◆ **Data lines**
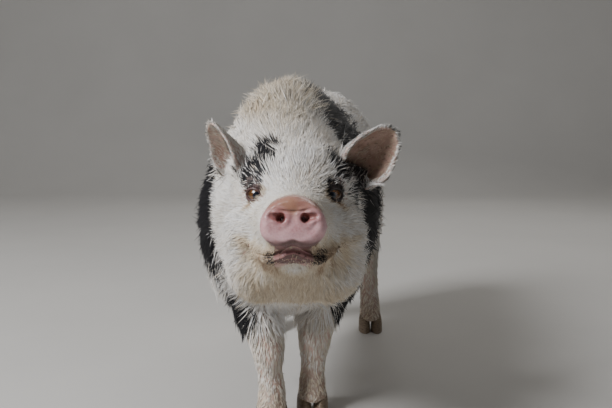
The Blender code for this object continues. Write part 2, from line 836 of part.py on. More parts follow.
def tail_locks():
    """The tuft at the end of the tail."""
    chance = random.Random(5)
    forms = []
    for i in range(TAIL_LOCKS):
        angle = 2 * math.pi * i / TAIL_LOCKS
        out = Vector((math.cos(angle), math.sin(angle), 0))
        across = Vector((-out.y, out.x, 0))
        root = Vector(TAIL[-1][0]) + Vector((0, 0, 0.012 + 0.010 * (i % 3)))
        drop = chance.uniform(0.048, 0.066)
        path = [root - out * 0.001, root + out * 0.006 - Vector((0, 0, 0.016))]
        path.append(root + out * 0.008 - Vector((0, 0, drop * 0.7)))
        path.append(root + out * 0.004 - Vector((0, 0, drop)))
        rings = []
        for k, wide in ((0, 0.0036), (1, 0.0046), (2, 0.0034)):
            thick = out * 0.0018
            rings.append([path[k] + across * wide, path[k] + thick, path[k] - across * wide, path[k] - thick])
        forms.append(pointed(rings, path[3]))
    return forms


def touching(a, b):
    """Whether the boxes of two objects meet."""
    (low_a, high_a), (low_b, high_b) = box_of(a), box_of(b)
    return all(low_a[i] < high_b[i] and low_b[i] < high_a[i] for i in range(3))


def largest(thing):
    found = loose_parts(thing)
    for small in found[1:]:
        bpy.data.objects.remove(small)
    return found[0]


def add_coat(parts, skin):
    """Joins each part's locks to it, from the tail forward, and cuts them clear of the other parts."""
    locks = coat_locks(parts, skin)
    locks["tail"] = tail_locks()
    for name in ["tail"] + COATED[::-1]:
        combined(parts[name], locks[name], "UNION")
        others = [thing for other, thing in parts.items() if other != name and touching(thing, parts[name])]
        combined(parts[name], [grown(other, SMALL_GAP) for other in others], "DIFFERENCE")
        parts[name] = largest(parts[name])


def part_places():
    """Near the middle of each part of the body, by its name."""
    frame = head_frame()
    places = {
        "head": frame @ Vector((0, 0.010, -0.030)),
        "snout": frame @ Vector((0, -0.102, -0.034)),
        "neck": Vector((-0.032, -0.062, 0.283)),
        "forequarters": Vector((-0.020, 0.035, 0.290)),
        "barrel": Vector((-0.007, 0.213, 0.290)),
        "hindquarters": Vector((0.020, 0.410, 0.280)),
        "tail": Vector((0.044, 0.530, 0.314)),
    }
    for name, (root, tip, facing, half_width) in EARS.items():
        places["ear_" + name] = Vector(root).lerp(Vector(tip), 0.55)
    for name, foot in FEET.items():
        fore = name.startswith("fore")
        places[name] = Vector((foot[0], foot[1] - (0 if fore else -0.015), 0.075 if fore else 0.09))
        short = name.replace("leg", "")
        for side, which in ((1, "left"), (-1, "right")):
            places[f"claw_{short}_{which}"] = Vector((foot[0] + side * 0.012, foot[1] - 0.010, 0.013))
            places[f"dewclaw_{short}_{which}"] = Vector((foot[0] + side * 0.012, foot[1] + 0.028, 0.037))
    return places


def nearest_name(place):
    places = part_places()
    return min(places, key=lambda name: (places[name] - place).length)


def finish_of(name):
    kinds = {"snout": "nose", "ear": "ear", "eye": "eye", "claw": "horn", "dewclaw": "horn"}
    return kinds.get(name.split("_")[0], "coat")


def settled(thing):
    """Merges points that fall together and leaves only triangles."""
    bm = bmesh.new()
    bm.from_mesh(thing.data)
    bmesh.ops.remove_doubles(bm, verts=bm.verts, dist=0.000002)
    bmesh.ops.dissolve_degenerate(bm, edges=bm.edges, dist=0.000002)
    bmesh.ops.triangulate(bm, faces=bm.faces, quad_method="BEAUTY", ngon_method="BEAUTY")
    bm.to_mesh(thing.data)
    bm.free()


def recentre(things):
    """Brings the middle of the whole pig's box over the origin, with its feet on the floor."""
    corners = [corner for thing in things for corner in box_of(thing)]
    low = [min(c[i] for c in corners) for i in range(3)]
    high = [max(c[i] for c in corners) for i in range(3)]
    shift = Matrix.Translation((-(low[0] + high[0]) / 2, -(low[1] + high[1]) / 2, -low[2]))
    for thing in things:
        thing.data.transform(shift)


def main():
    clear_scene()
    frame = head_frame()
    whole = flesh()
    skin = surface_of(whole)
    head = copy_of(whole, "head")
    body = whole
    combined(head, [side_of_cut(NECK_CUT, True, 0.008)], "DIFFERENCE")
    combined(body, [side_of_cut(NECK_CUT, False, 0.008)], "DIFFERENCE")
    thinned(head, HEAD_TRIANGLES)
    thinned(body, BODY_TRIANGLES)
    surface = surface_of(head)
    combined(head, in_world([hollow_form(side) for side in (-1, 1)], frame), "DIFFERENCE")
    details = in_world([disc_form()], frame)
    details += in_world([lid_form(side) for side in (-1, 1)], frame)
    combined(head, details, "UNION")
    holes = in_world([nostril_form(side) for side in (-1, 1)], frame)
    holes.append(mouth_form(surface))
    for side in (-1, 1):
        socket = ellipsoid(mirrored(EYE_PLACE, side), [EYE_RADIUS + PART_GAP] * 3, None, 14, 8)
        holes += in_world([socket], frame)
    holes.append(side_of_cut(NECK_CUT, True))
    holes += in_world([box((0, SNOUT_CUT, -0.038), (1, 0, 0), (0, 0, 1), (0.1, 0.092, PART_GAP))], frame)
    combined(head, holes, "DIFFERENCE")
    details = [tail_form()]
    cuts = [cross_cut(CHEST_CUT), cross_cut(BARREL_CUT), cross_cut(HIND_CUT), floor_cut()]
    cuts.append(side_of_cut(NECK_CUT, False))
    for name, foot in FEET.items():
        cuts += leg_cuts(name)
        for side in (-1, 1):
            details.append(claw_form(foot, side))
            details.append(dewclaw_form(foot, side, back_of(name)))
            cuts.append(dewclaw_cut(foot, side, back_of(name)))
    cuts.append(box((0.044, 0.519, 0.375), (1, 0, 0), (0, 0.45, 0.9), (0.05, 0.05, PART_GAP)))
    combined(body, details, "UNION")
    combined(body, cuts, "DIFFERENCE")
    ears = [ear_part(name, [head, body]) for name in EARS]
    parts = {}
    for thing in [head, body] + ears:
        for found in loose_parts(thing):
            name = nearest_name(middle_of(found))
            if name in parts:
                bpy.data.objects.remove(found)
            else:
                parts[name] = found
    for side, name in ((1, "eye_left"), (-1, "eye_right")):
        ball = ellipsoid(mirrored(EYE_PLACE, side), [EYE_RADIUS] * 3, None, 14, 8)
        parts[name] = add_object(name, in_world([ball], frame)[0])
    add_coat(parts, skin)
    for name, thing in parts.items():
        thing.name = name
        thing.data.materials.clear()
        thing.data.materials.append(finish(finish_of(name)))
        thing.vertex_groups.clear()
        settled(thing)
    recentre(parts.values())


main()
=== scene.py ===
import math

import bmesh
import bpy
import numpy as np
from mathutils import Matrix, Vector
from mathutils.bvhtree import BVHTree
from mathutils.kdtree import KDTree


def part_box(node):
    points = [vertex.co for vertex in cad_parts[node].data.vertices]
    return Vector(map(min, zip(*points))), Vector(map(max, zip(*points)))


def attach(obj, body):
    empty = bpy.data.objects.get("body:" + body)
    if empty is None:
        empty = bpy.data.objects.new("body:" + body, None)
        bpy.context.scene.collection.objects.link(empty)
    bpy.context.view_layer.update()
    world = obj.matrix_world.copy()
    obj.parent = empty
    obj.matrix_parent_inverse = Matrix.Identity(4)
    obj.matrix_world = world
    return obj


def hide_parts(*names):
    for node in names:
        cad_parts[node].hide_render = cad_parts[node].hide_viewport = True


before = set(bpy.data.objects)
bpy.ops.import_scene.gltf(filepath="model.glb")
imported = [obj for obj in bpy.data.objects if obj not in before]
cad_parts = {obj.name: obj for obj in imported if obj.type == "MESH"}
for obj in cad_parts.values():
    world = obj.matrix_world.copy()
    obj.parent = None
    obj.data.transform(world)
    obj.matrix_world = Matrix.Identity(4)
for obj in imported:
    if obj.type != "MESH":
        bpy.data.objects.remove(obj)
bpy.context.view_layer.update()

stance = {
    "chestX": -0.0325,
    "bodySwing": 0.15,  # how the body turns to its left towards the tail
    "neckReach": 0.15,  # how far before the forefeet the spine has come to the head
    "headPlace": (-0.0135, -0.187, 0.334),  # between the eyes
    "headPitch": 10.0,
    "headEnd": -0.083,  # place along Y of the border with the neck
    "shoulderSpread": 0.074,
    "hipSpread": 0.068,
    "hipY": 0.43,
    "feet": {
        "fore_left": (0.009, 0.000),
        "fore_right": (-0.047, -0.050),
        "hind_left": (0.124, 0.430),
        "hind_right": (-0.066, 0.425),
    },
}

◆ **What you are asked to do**
Write out again only the lines from the line containing "obj.parent = empty" through the line containing "imported = [obj", both included, exactly as they are.

◆ **Result of this exercise**
    obj.parent = empty
    obj.matrix_parent_inverse = Matrix.Identity(4)
    obj.matrix_world = world
    return obj


def hide_parts(*names):
    for node in names:
        cad_parts[node].hide_render = cad_parts[node].hide_viewport = True


before = set(bpy.data.objects)
bpy.ops.import_scene.gltf(filepath="model.glb")
imported = [obj for obj in bpy.data.objects if obj not in before]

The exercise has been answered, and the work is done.